Reading the Tea Leaves

Mortenson and Bagley have hardly provided a definitive debunking of Gorsuch’s argument for the nondelegation doctrine. Responses to their work are already trickling out; Ilan Wurman, for instance, has a blog post challenging the way they reinterpret Locke’s view and questioning the relevance of some of the Founding-era delegations cited. But even Wurman says the paper should prompt a rethinking of exactly where to draw the line between allowed and disallowed delegations, which in turn raises the question of how courts could enforce a reinvigorated nondelegation doctrine in a fair and objective way.

I’m not big into predictions, but my guess is that the arguments of Mortenson and Bagley won’t prove quite strong enough to knock the nondelegation-revival train off its tracks.
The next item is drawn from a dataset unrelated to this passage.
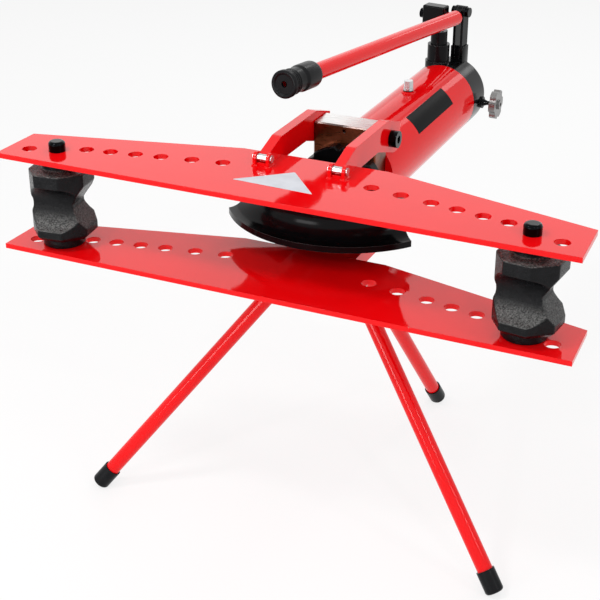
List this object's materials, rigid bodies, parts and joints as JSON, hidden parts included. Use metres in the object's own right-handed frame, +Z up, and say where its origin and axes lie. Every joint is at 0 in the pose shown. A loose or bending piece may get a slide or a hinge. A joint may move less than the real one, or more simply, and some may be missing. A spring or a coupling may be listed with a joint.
{
  "type": "hydraulic pipe bender",
  "caption": "Free-standing hydraulic pipe bender: hand pump and ram push a grooved die between two drilled wing plates with swivelling pipe shoes, on a tripod.",
  "frame": {"origin": "on the floor under the middle of the machine's overall box", "axes": "+X along the wing plates to the right, +Y from the plates' front edge back to the pump, +Z up"},
  "size_m": [0.91, 0.827, 0.7497],
  "materials": {
    "red_paint": "gloss",
    "machined_steel": "satin",
    "ground_steel": "gloss",
    "zinc_plate": "satin",
    "black_oxide": "satin",
    "black_cast": "satin",
    "black_paint": "satin",
    "grip_rubber": "matt",
    "cap_rubber": "matt",
    "seal_rubber": "matt",
    "bronze": "satin",
    "knob_metal": "satin"
  },
  "bodies": {
    "frame": {"upper_plate": "red_paint", "lower_plate": "red_paint", "hinge_lugs": "red_paint", "hinge_pins": "zinc_plate", "upper_arm_left": "red_paint", "upper_arm_right": "red_paint", "lower_arm_left": "red_paint", "lower_arm_right": "red_paint", "arm_bolts": "black_oxide", "head_block": "machined_steel", "pressure_cylinder": "machined_steel", "guide_bush": "bronze", "rod_wiper": "seal_rubber", "return_spring": "black_oxide", "reservoir_front_cap": "red_paint", "reservoir_tube": "red_paint", "reservoir_seals": "seal_rubber", "filler_washer": "seal_rubber", "pump_body": "black_cast", "pump_barrel": "black_paint", "gland_nut": "black_paint", "plunger_seal": "seal_rubber", "check_balls": "ground_steel", "check_springs": "black_oxide", "fulcrum_links": "black_paint", "fulcrum_pin": "black_oxide", "link_pin": "black_oxide", "leg_bracket": "red_paint", "bracket_screws": "black_oxide", "leg_left": "red_paint", "leg_right": "red_paint", "leg_rear": "red_paint", "leg_cap_left": "cap_rubber", "leg_cap_right": "cap_rubber", "leg_cap_rear": "cap_rubber"},
    "ram": {"ram_rod": "ground_steel", "piston": "machined_steel", "piston_seal": "seal_rubber", "ram_nose": "machined_steel"},
    "die": {"bending_die": "black_cast"},
    "lever": {"lever_tube": "red_paint", "lever_head": "black_paint", "lever_grip": "grip_rubber", "plunger_pin": "black_oxide"},
    "pump_plunger": {"plunger": "ground_steel", "plunger_head": "black_paint"},
    "release_valve": {"release_spindle": "black_oxide", "release_knob": "knob_metal"},
    "filler": {"filler_plug": "zinc_plate"},
    "left_shoe": {"shoe_left": "black_cast"},
    "right_shoe": {"shoe_right": "black_cast"},
    "left_pin": {"roller_pin_left": "black_oxide"},
    "right_pin": {"roller_pin_right": "black_oxide"}
  },
  "joints": [
    {"name": "ram_slide", "type": "slide", "parent": "frame", "child": "ram", "axis": [0, -1, 0], "range_m": [0, 0.24], "deforming": ["return_spring"]},
    {"name": "die_slide", "type": "slide", "parent": "ram", "child": "die", "axis": [0, -1, 0], "range_m": [0, 0.03]},
    {"name": "lever_hinge", "type": "hinge", "parent": "frame", "child": "lever", "pos_m": [0.01398, 0.39725, 0.7004], "axis": [-0.9925, 0.1219, 0], "range_deg": [0, 35]},
    {"name": "plunger_slide", "type": "slide", "parent": "frame", "child": "pump_plunger", "axis": [0, 0, 1], "range_m": [0, 0.0207]},
    {"name": "release_turn", "type": "hinge", "parent": "frame", "child": "release_valve", "pos_m": [0.088, 0.3865, 0.535], "axis": [1, 0, 0], "range_deg": [0, 270]},
    {"name": "filler_turn", "type": "hinge", "parent": "frame", "child": "filler", "pos_m": [0, 0.1635, 0.62], "axis": [0, 0, 1], "range_deg": [0, 360]},
    {"name": "left_shoe_turn", "type": "hinge", "parent": "frame", "child": "left_shoe", "pos_m": [-0.375, -0.3665, 0.545], "axis": [0, 0, 1], "continuous": true},
    {"name": "right_shoe_turn", "type": "hinge", "parent": "frame", "child": "right_shoe", "pos_m": [0.375, -0.3665, 0.545], "axis": [0, 0, 1], "continuous": true},
    {"name": "left_pin_lift", "type": "slide", "parent": "frame", "child": "left_pin", "axis": [0, 0, 1], "range_m": [0, 0.175]},
    {"name": "right_pin_lift", "type": "slide", "parent": "frame", "child": "right_pin", "axis": [0, 0, 1], "range_m": [0, 0.175]}
  ],
  "couplings": [
    {"joint": "plunger_slide", "follows": "lever_hinge", "m_per_rad": 0.0338}
  ]
}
When they find a case they like, I think the conservatives on the Court will at least nominally return to the 1825 “fill up the details” standard, but probably will not prove eager to strike down one hugely consequential law after another on that basis. They can’t go too far down that road without losing a vote or two over concerns about judicial activism, highly subjective line-drawing, and the Court’s own legitimacy, so they’ll mostly stick to smaller, less publicly known provisions — such as the one challenged in Gundy, which gave the attorney general full discretion over whether and how to register sex offenders who’d been convicted before the sex-offender-registry law went into effect.

Of course, none of this says anything about Congress’s blame for the administrative state. Even if the Constitution allows legislators to punt countless zillion-dollar decisions to the executive branch, so that each administration can undo the actions of the last in pursuit of its own whims, there’s no excuse for actually doing so. Not everything that’s constitutional is also a good idea.